Tile's Amazon Partnership Extended Trackers', Stalkers' Reach: Complaint
Tile’s partnership with Amazon’s Sidewalk network “expanded the reach and efficacy of the Tile tracker" and “exponentially magnified the danger posed to victims,” said a class action Monday (docket 3:23-cv-04119) against Tile, its parent company Life360 and Amazon in U.S. District Court for Northern California in San Francisco.
From the time Tile released its tracker in 2013, the company marketed the product “explicitly and implicitly for the purpose of tracking people -- particularly women,” said the complaint. Texas residents Shannon Ireland-Gordy and Stephanie Ireland Gordy bring the action on behalf of themselves and a class and subclasses of individuals who have been or are at the risk of being stalked “via this dangerous product.”
If a Tile tracker is more than 100 feet from the owner’s smartphone and is reported as lost, the Tile App uses a “crowd GPS” feature, which, if it comes in range of another smartphone with a Tile App, sends the tracker’s owner an update of its location. When Tile partnered with Amazon in May 2021, the trackers were able to harness and tap into Amazon’s Echo device network, expanding its crowd GPS network “exponentially,” said the complaint.

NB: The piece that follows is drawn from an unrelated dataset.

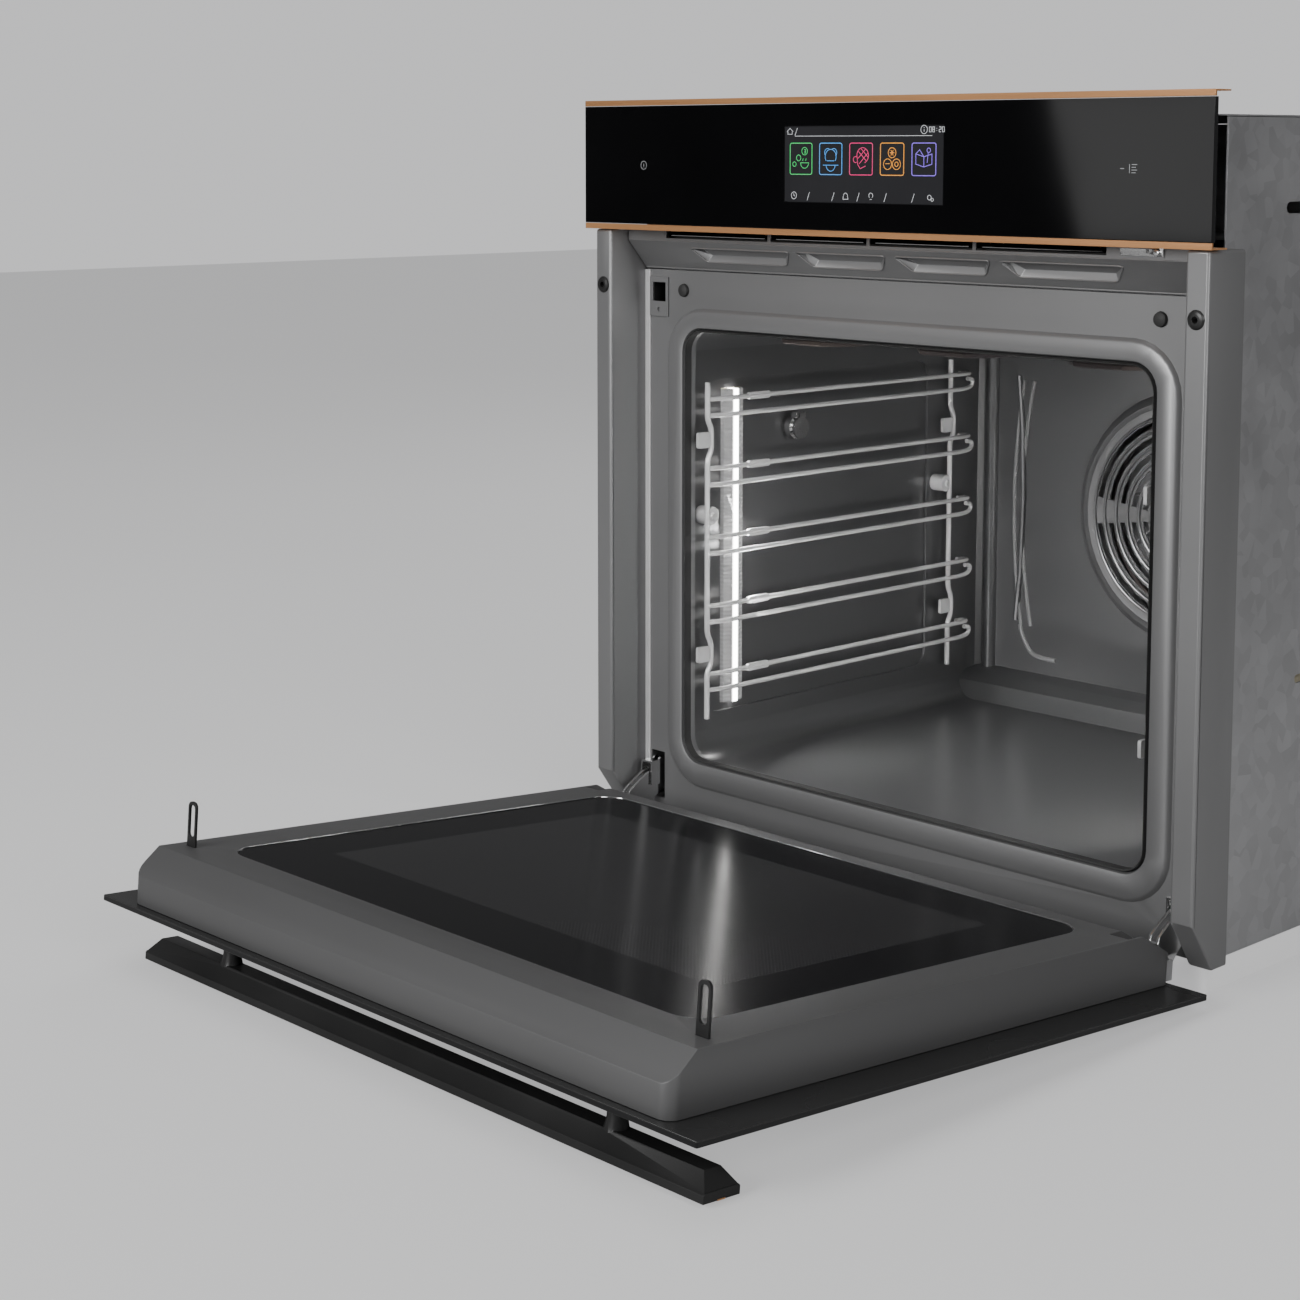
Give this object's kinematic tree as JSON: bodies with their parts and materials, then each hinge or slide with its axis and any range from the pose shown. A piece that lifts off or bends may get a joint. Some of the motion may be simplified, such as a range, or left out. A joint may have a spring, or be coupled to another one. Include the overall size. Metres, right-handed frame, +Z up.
{
  "type": "wall oven",
  "caption": "Built-in electric wall oven, drop-down glass door open, black touch panel with copper edges, enamelled cavity with wire side racks, light bars and a fan.",
  "frame": {"origin": "on the underside of the base pan, on the centre line, 0.300 m behind the face of the control panel", "axes": "+Z up, +Y from the front into the cabinet, +X to the right seen from the front"},
  "size_m": [0.597, 1.0089, 0.6128],
  "materials": {
    "black_glass": "gloss black, printed from behind",
    "copper_trim": "satin copper tone",
    "dark_enamel": "glossy fired enamel",
    "front_steel": "satin dark grey",
    "chrome": "bright plated steel",
    "galvanised_steel": "zinc coated sheet",
    "black_metal": "satin black",
    "seal_rubber": "matt",
    "screen": "gloss, back-lit",
    "circuit_board": "green laminate",
    "mineral_wool": "matt fibre",
    "black_plastic": "matt",
    "light_lens": "clear prism bar",
    "heating_element": "dark heat-tinted steel"
  },
  "bodies": {
    "casing": {"air_deflector": "front_steel", "air_duct": "galvanised_steel", "base_pan": "galvanised_steel", "blower_deck": "galvanised_steel", "blower_housing": "galvanised_steel", "bottom_element": "heating_element", "catch_plate": "front_steel", "cavity_liner": "dark_enamel", "column_left": "front_steel", "column_right": "front_steel", "control_board": "circuit_board", "convection_motor": "galvanised_steel", "cooling_motor": "galvanised_steel", "door_buffer_left": "seal_rubber", "door_buffer_right": "seal_rubber", "door_gasket": "seal_rubber", "fan_chamber": "galvanised_steel", "fan_cover": "dark_enamel", "fixing_bush_left": "front_steel", "fixing_bush_right": "front_steel", "front_frame": "front_steel", "grill_element": "heating_element", "hinge_arm_left": "chrome", "hinge_arm_right": "chrome", "insulation_jacket": "mineral_wool", "light_bar_left": "light_lens", "light_bar_right": "light_lens", "lock_body": "black_plastic", "panel_carrier": "galvanised_steel", "panel_glass": "black_glass", "panel_latch": "chrome", "panel_trim_bottom": "copper_trim", "panel_trim_top": "copper_trim", "probe_socket": "chrome", "rear_cover": "galvanised_steel", "ring_heater": "heating_element", "side_panel_left": "galvanised_steel", "side_panel_right": "galvanised_steel", "side_rack_left": "chrome", "side_rack_right": "chrome", "terminal_block": "black_plastic", "top_cover": "galvanised_steel", "touch_display": "screen"},
    "door": {"door_outer_glass": "black_glass", "door_frame": "front_steel", "door_inner_glass": "black_glass", "door_middle_glass": "black_glass", "glass_spacer": "black_plastic", "catch_loop_left": "front_steel", "catch_loop_right": "front_steel", "door_handle": "black_metal", "handle_inlay": "copper_trim", "hinge_case_left": "galvanised_steel", "hinge_case_right": "galvanised_steel"},
    "convection_wheel": {"convection_wheel": "galvanised_steel"},
    "cooling_impeller": {"cooling_impeller": "black_plastic"},
    "lock_hook": {"lock_hook": "chrome"},
    "probe_cap": {"probe_cap": "chrome"},
    "hinge_clip_left": {"hinge_clip_left": "chrome"},
    "hinge_clip_right": {"hinge_clip_right": "chrome"}
  },
  "joints": [
    {"name": "door_hinge", "type": "hinge", "parent": "casing", "child": "door", "pos_m": [0, -0.2839, 0.0038], "axis": [-1, 0, 0], "range_deg": [0, 85.5]},
    {"name": "convection_spin", "type": "hinge", "parent": "casing", "child": "convection_wheel", "pos_m": [0, 0.147, 0.236], "axis": [0, 1, 0], "continuous": true},
    {"name": "cooling_spin", "type": "hinge", "parent": "casing", "child": "cooling_impeller", "pos_m": [0, 0.03, 0.476], "axis": [0, 0, 1], "continuous": true},
    {"name": "lock_swing", "type": "hinge", "parent": "casing", "child": "lock_hook", "pos_m": [-0.2562, -0.22, 0.42], "axis": [-1, 0, 0], "range_deg": [0, 28]},
    {"name": "probe_cap_hinge", "type": "hinge", "parent": "casing", "child": "probe_cap", "pos_m": [-0.221, -0.124, 0.3292], "axis": [0, -1, 0], "range_deg": [0, 100]},
    {"name": "hinge_clip_left_flip", "type": "hinge", "parent": "casing", "child": "hinge_clip_left", "pos_m": [-0.261, -0.2625, 0.0285], "axis": [1, 0, 0], "range_deg": [0, 40]},
    {"name": "hinge_clip_right_flip", "type": "hinge", "parent": "casing", "child": "hinge_clip_right", "pos_m": [0.261, -0.2625, 0.0285], "axis": [1, 0, 0], "range_deg": [0, 40]}
  ]
}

The complaint cited product reviews questioning the privacy dangers of Tile trackers, including a 2013 Vice article noting the devices are “maybe not so great for people worried about potentially being stalked or unknowingly tracked by someone with bad intentions.” A 2021 Mozilla article said: “It’s pretty scary to think someone could unknowingly slip a Tile tracker in your car and use it to stalk you all over the US thanks to the big Amazon Sidewalk community network.”
A former Tile engineer sued the company in 2015 for workplace discrimination, saying the company’s marketing strategy in the early phase of the tracker’s launch included advertising on “pornography sites, sites about erectile dysfunction, and other dubious outlets.” Tile’s video ads “prompted some viewers to post comments about using ‘Tiles’ to stalk women and commit sexual violence against them,” said the complaint.
Plaintiff Stephanie Ireland Gordy was stalked after a breakup with her then-girlfriend, said the complaint. The “ex” broke into her car and hid a Tile Slim tracker in the console of Gordy’s Jeep, and over the next several months she would unexpectedly appear at locations where both plaintiffs were, it said. When plaintiffs moved to a new residence, the stalker quickly found the location and made attempts to intimidate plaintiffs and damage their property, it said.
After numerous tracking incidents, Gordy found the Tile in the Jeep’s console and pressed charges against the stalker. Houston police requests to Tile for information were “impeded and obstructed”; the company also refused to accept an out-of-state subpoena, said the complaint. The case against the stalker was ultimately dismissed by the Harris County district attorney in 2019 for lack of evidence.
The stalker sued the Gordys in June 2019 and thus “opened herself up to Discovery” and “fulsome discovery responses from Tile,” said the complaint. Before the breakup, the stalker’s trackers had been pinged -- their location sought -- 30 times in a 10-month period through October 2016. Within a week of the breakup, until March 2017, the stalker’s phone pinged Tile’s servers over 16,000 times, said the complaint. After plaintiffs found the Tile, the stalker sought to rename and deactivate all trackers associated with the account, it said.
If Tile had given law enforcement any of the information later provided during discovery in the civil case, plaintiffs’ criminal case against their stalker “likely would not have been dismissed,” said the complaint. “It is clear that Tile did not respond in good faith to law enforcement’s initial subpoenas,” it said. Plaintiffs have since “moved once more, and remain in effective hiding in an effort to stay undetectable by their stalker,” it said: “They are unable to live normal lives, and are in constant fear of reprisal.”
Plaintiffs assert claims of negligence; negligence per se; strict liability, design defect, consumer expectation and risk-benefit tests; unjust enrichment; intrusion upon seclusion; and violation of the California Constitutional Right to Privacy, Invasion of Privacy Act and Business and Professional Code. They seek injunctive and declaratory relief, including an order enjoining the companies from further fraudulent practices involving the design, manufacture and release of their products. They seek an award of actual, nominal, statutory and/or punitive damages. Tile didn't comment. An Amazon spokesperson emailed the company doesn't comment on ongoing litigation.